2. Go against the rules.
Everytime we’d visit Ana, she’d drag out packets of creamy biscuits, jam-filled cakes, sugary soft drink, and boxes of chocolates, to give to our little boys. The kids were in heaven. And knowing we’d soon be dealing with super-hyped up kids followed by tantrums and tears we’d try to tell Ana our ‘rules’ about sweets and treats – the usual parent stuff about limiting how much they have and when they can have it. Ana would smile and laugh (yup, accompanied by those warm, crinkly, knowing eyes again) and to our eye-rolling frustration, she’d ignore us.
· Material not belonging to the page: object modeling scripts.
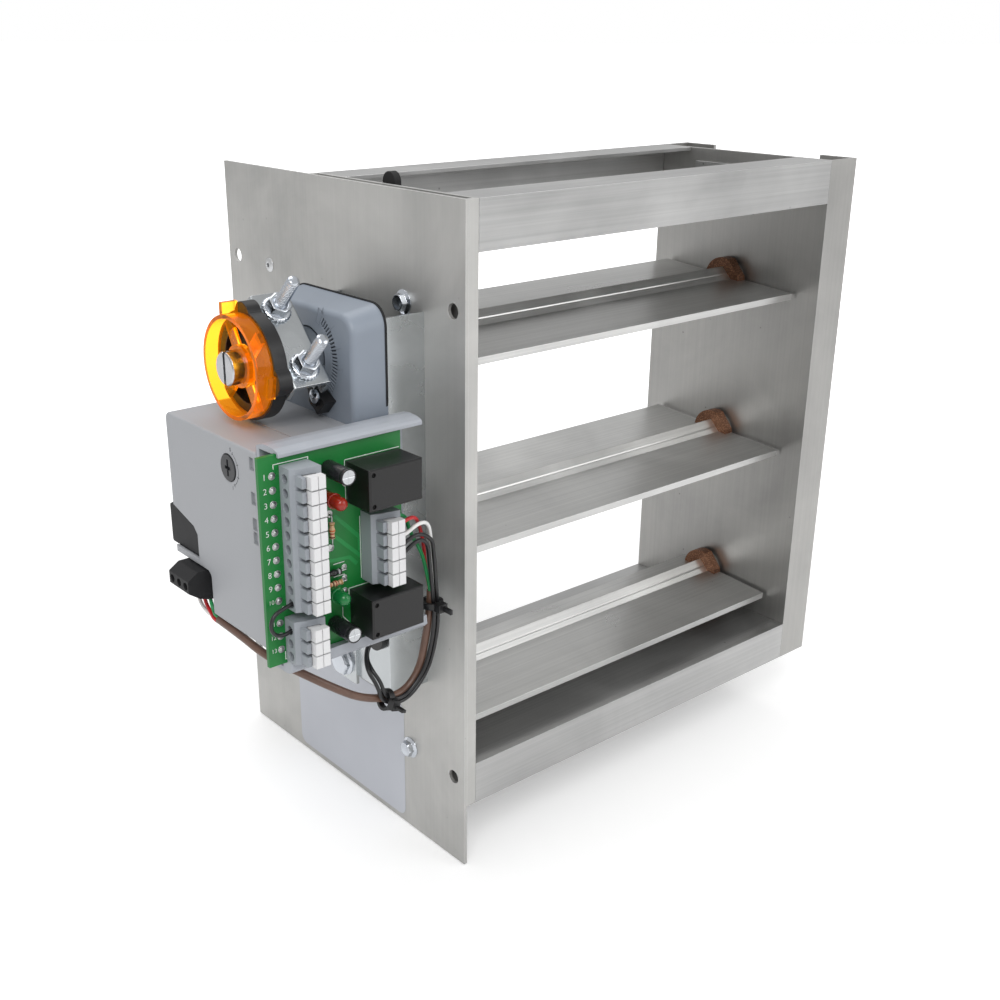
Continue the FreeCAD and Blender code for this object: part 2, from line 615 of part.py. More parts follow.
def button_pocket():
    """Room for the button behind the skin, as wide as the button and its travel need."""
    (y0, z0), (y1, z1), (y2, z2), (y3, z3), (y4, z4), (y5, z5) = BUTTON_OUTLINE
    g, run = PLAY, PLAY + BUTTON_TRAVEL
    outline = [(y0 + g, z5 - g), (y0 + g, z1 + g), (y2 + g, z2 + g), (y2 - run, z2 + g), (y3 - run, z3 + g),
               (y4 - run, z4 + g), (y5 - run, z5 - g)]
    return prism_x(outline, CASE_FRONT_X + SKIN_T, CASE_FRONT_X + SKIN_T + BUTTON_DEPTH + 2 * g)


def release_button():
    body = prism_x(BUTTON_OUTLINE, CASE_FRONT_X + SKIN_T + PLAY, CASE_FRONT_X + SKIN_T + PLAY + BUTTON_DEPTH)
    return body.makeFillet(1.0, edges_along(body, ALONG_X, lambda c: c.y > CASE_FAR + 2))


def direction_switch():
    x0 = CASE_FRONT_X - SWITCH_PROUD
    body = rod((x0, SWITCH_Y, SWITCH_Z), SWITCH_R, 2.0 + SWITCH_PROUD - PLAY)
    long, short, wide = SWITCH_R * 0.64, SWITCH_R * 0.4, SWITCH_R * 0.12
    slot = box(x0 - 1, x0 + 1.0, SWITCH_Y - wide, SWITCH_Y + wide, SWITCH_Z - long, SWITCH_Z + long)
    cross = box(x0 - 1, x0 + 1.0, SWITCH_Y - short, SWITCH_Y + short, SWITCH_Z - wide, SWITCH_Z + wide)
    return body.cut([slot, cross])


# Hub housing: drafted block above the casing, with the arc scale's comb round the shaft's sleeve
def housing_outline(inset, drop, x):
    y0, y1 = inset - HOUSING_HALF, HOUSING_HALF - inset
    top, r = HOUSING_TOP - drop, HOUSING_CORNER_R
    k = r * (1 - math.sqrt(0.5))
    low = V(x, y0, CASE_TOP)
    arc_a = Part.Arc(V(x, y0, top - r), V(x, y0 + k, top - k), V(x, y0 + r, top)).toShape()
    arc_b = Part.Arc(V(x, y1 - r, top), V(x, y1 - k, top - k), V(x, y1, top - r)).toShape()
    return Part.Wire([
        Part.makeLine(low, V(x, y0, top - r)), arc_a, Part.makeLine(V(x, y0 + r, top), V(x, y1 - r, top)),
        arc_b, Part.makeLine(V(x, y1, top - r), V(x, y1, CASE_TOP)), Part.makeLine(V(x, y1, CASE_TOP), low)])


def hub_housing():
    back = housing_outline(0, 0, BACK_X)
    front = housing_outline(HOUSING_DRAFT, HOUSING_TOP_DROP, HOUSING_FRONT_X)
    body = Part.makeLoft([back, front], True, True)
    rim = [e for e in body.Edges if abs(e.BoundBox.XMax - HOUSING_FRONT_X) < 0.01
           and e.CenterOfMass.z > CASE_TOP + 1]
    body = body.makeFillet(HOUSING_EDGE_R, rim)
    bore = rod((HOUSING_FRONT_X - 1, 0, 0), SLEEVE_R + SLEEVE_PLAY, HOUSING_DEPTH + 2)
    groove = box(HOUSING_FRONT_X - 1, HOUSING_FRONT_X + 0.5, -SCALE_OUT_R, -SCALE_IN_R, -0.35, 0.35)
    teeth = [turned(groove, 56 - i * 4.4, (0, 0, 0)) for i in range(SCALE_COUNT)]
    return body.cut([bore] + teeth)


# End stop: a screwed block that the sleeve's tooth rests on with the blades open
def end_stop():
    x0 = HOUSING_FRONT_X - STOP_T
    inner, top = SLEEVE_R + SLEEVE_PLAY + 0.7, -TOOTH_W / 2 - PLAY
    outline = [(-inner, top), (-inner - 5, top), (-inner - 11.3, top + 0.7), (-inner - 10.1, top - 6.9),
               (-inner - 3.9, top - 6.3), (-inner, top - 3.3)]
    block = prism_x(outline, x0, HOUSING_FRONT_X)
    screw = rod((x0 - 1.2, -inner - 6, top - 3), 2.4, 1.2)
    drive = box(x0 - 2, x0 - 0.5, -inner - 8, -inner - 4, top - 3.3, top - 2.7)
    return [turned(shape, -TOOTH_ANGLE, (0, 0, 0)) for shape in (block, screw.cut(drive))]


# Shaft clamp: folded bracket with toothed notches on the shaft, a U-bolt round it and two flange nuts
def clamp_bracket():
    x0, x1 = CLAMP_FRONT_X, CLAMP_FRONT_X + CLAMP_DEPTH
    t, z1 = CLAMP_T, CLAMP_SEAT
    outline = [(x0, z1 - CLAMP_SKIRT), (x0, z1), (x1, z1), (x1, z1 - CLAMP_SKIRT),
               (x1 - t, z1 - CLAMP_SKIRT), (x1 - t, z1 - t), (x0 + t, z1 - t), (x0 + t, z1 - CLAMP_SKIRT)]
    body = prism_y(outline, -CLAMP_HALF, CLAMP_HALF)
    body = body.makeFillet(1.4, edges_along(body, ALONG_Y, lambda c: c.z > z1 - 0.1))
    apex = SHAFT_R * math.sqrt(2)
    notch = prism_x([(0, apex + SNUG_FIT), (-apex - 4, SNUG_FIT - 4), (apex + 4, SNUG_FIT - 4)], x0 - 1, x1 + 1)
    corners = [box(x0 - 1, x1 + 1, s * CLAMP_HALF - 7, s * CLAMP_HALF + 7, -4, z1 - 8) for s in (-1, 1)]
    holes = [rod((x0 + STUD_FROM_FRONT, s * STUD_SPACING / 2, 0), STUD_R + 0.2, z1 + 5, ALONG_Z) for s in (-1, 1)]
    return turned(body.cut([notch] + corners + holes), CLAMP_ANGLE, (0, 0, 0))


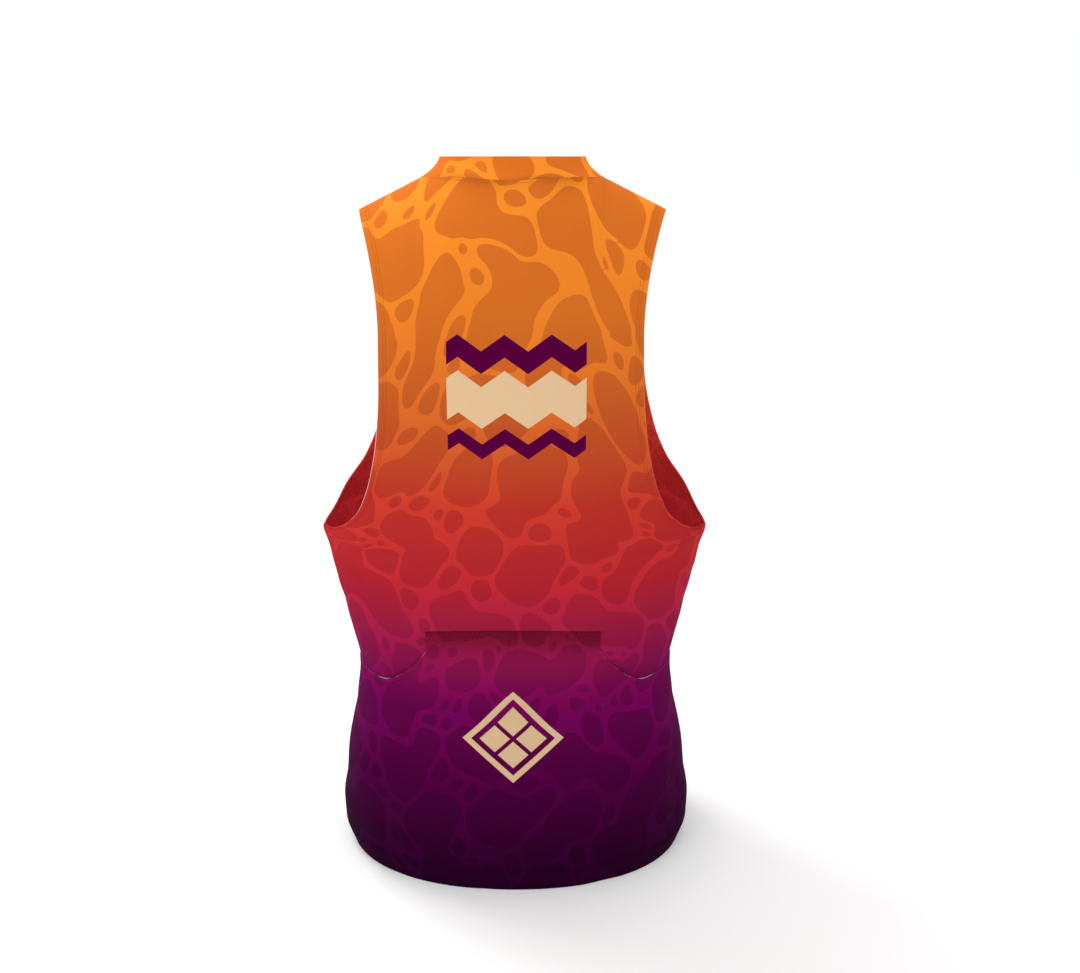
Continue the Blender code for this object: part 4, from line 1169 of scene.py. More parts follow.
@dataclass
class Panels:
    """The back, the front and the collar, which share their seams."""

    form: Form = FORM
    yoke_count: int = 46
    collar_rows: int = 16
    rim_half_width: float = 0.0625
    collar_flare: float = 0.0035
    tab_top: float = 0.2448
    tuck_step: float = 0.0020
    tab_arch: float = 0.0040
    tab_blend: float = 0.4           # columns beyond the tab over which its forms end
    tab_foot: float = 0.2235
    arch_end: float = 0.2700
    scoop_low: float = 0.1860
    tuck_depth: float = 0.0020
    tuck_overhang: float = 0.0008
    tuck_fade: float = 0.035
    edge_turn: float = 0.0019        # of the back's inner skin, out past its armhole edges
    turn_start: float = 0.015
    turn_top: float = 0.482
    turn_end: float = 0.03
    seam_allowance: float = 0.030
    collar_cut: float = 0.050
    collar_base: float = 0.640       # where the collar's print starts in its own plane
    arm_level: float = 0.3300        # a row that both panels have

    def __post_init__(self) -> None:
        """Works out the three grids, their shared normals and their cut."""
        form = self.form
        key_back = (0.0, self.scoop_low, self.tab_foot, self.tab_top)
        low = refined(key_back, form.row_step)
        step = np.linspace(self.tab_top, self.tab_top + self.tuck_step, 5)[1:]
        high = refined((self.tab_top + self.tuck_step, form.underarm, self.arm_level,
                        YOKE_LEVEL[Side.BACK]), form.row_step)[1:]
        self.back_levels = np.concatenate([low, step, high])
        self.front_levels = refined(
            (0.0, form.underarm, self.arm_level, form.zip_bottom, YOKE_LEVEL[Side.FRONT]),
            form.row_step)
        self.grids = {
            "back": self.arched(form.panel(Side.BACK, self.back_levels, self.yoke_count),
                                self.back_levels),
            "front": form.panel(Side.FRONT, self.front_levels, self.yoke_count),
            "collar": self.collar_grid(),
        }
        self.part_seams()
        self.normals = self.seam_normals()

    @property
    def sides(self) -> int:
        """Cells from the centre line to the side."""
        return self.form.side_columns * self.form.per_column

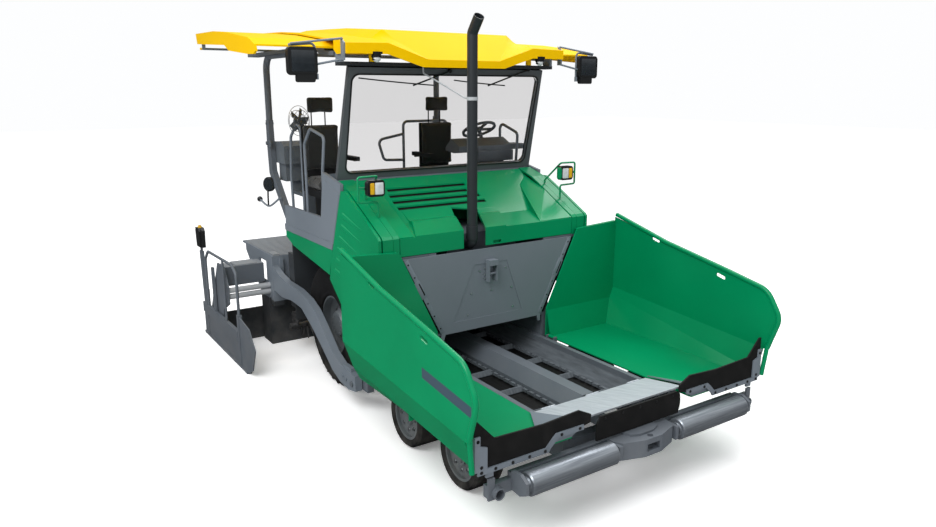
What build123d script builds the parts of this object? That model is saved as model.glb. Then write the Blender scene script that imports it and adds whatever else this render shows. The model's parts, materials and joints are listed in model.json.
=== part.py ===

Yet the bright-eyed faces of the boys stuffing their chubby cheeks with her food-love explained why she did it.
3. Walk, daily.
Move it or lose it they say, and Ana listened. Until only a few months ago, she’d be doing her soft-shoe shuffle down the road to Mass every morning – despite the 800m walk taking her 30 minutes – not counting stops to pause for breath. Makes my excuses for not exercising look pretty lame.
4. Don’t accept the status quo.
Ana had various ailments in her body over the years – obviously there’s years of wear and tear happening as we age. She’d always have a slight look of shock and bewilderment on her face if she was sick in any way, slightly outraged that her body wasn’t up to doing what she’d want it to do. And she was open to seeking alternative treatments and opinions to sort her health issues out. From seeing acupuncturists, to using home-spun remedies handed down through generations, she was open to it all (I’ll never forget the day she unwrapped a bandage around her swollen knee to reveal sliced up onion pressed against her skin – and yes, I googled it, and apparently it works a treat on inflammation and swelling. Who knew?!) The lesson? There’s no need to accept that as we age we must suffer.
5. Laugh, often.
Especially with little children and at their over-protective parents (see point 2.)
And be proud of all those smile lines. They’re the sign of a good life.
Rest in Peace lovely friend.
Do you have a friendship with someone much older than yourself? And what lessons have you learnt?